The assembly, electrified at the picture which he drew, rose with shouts, and voted the tax. But of what avail? The so-called rich, on whom the burden would chiefly fall, were no longer rich. Their houses had been burned, their estates ravaged; they could truly state their incomes as almost nil; those who had plundered them were not ready to tax their booty to this extent; and this grand scheme failed, as Mirabeau and every thinking man knew from the first that it must. To proclaim that the country was on the verge of bankruptcy was the certain way to induce every man to conceal his money with double diligence.

With the necessities of the government, the necessities of the people kept pace. The whole country was revolutionising instead of working; destroying estates instead of cultivating them. Farmers were afraid of sowing what they might never reap; trade and manufactures were at an end, for there was little money and no confidence. The country was not become unfruitful, but its people had gone mad, and the inevitable consequence was an ever-increasing famine. This, instead of being attributed to the true causes, was ascribed by the mob-orators to all kinds of devilish practices of the court and the aristocracy. Danton, Marat, Desmoulins, in journals and speeches, propagated the most absurd stories. One orator exclaimed, "Three days ago the king got that veto suspensiv and already the aristocrats have brought up all the suspensions, and sent all the corn out of the kingdom." The ignorant audience declared, "Ah! that is it! nothing but that!" Others said the queen was sending all the corn to the Austrian army, to encourage them to invade France; others that the government agents had thrown vast quantities into the Seine. Necker, in his despair, applied to Pitt to send over twenty thousand sacks of English flour. Pitt quietly declined to send it, on the plea of need of it at home, of the prospect of a deficient harvest, &c.; this refusal at such a moment excited a deep feeling of resentment amongst the French. Yet it was nothing more than the French government might have expected after its conduct towards England in her struggle with her American colonies. Nevertheless, at the same time, Necker refused the offer from marshal Bouille of the corn laid up for his troops at Metz.

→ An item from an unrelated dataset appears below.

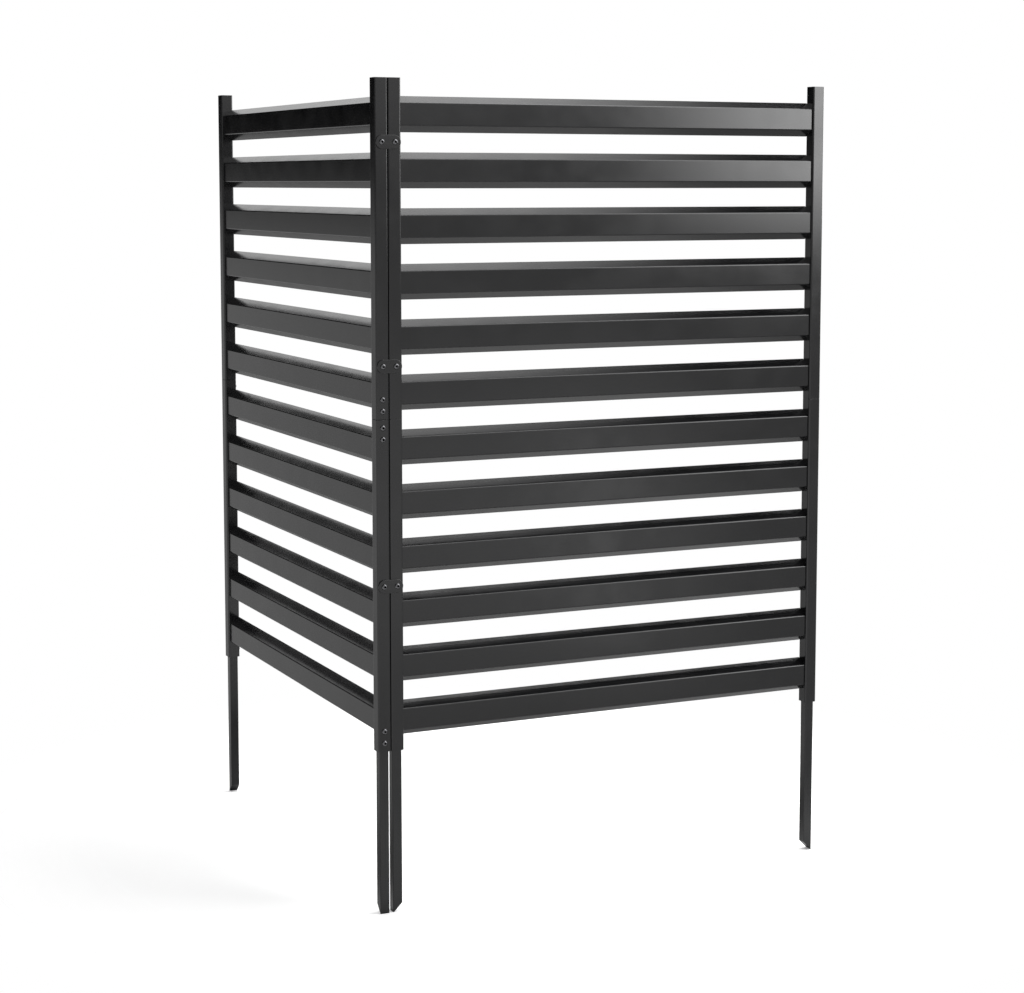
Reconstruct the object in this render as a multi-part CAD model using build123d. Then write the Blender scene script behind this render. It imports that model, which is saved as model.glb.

The authorities at the Hotel de Ville appointed purveyors to hunt out corn, and compel the owners to sell it at a fixed price. This only made dealers the more careful not to bring their supplies into the city. The state of the people became desperate. The national guards were all under arms to prevent their gutting the bakers' and flour dealers' shops and warehouses. But they could not prevent them seizing and hanging the mayor at St. Denis. Bailly employed seventeen thousand men in digging trenches on Montmartre, and exerted ' himself wonderfully to procure flour for them; but it was reported that Bouille, who had already corn enough for his army, and who, spite of Necker's refusal, was delivering part of it for popular consumption, was seizing and laying up all he could find; and, finally, that the king, and queen, and royal family were about to fly to Metz to join Bouille, and there, joined by the Austrians, to raise the standard of civil war. And in this last piece of intelligence they were correct. This was actually in preparation, and, had the king been half as energetic as the queen, would have been already accomplished. D'Estaing, the admiral so much employed in the West Indies, and on the coast of America during the war there, was now commander of the national guard at Versailles. D'Estaing learnt the secret from La Fayette, and wrote to the queen, detailing the whole communication. He implored an interview to counsel her majesty on the importance of the subject; but the queen passed lightly over the matter.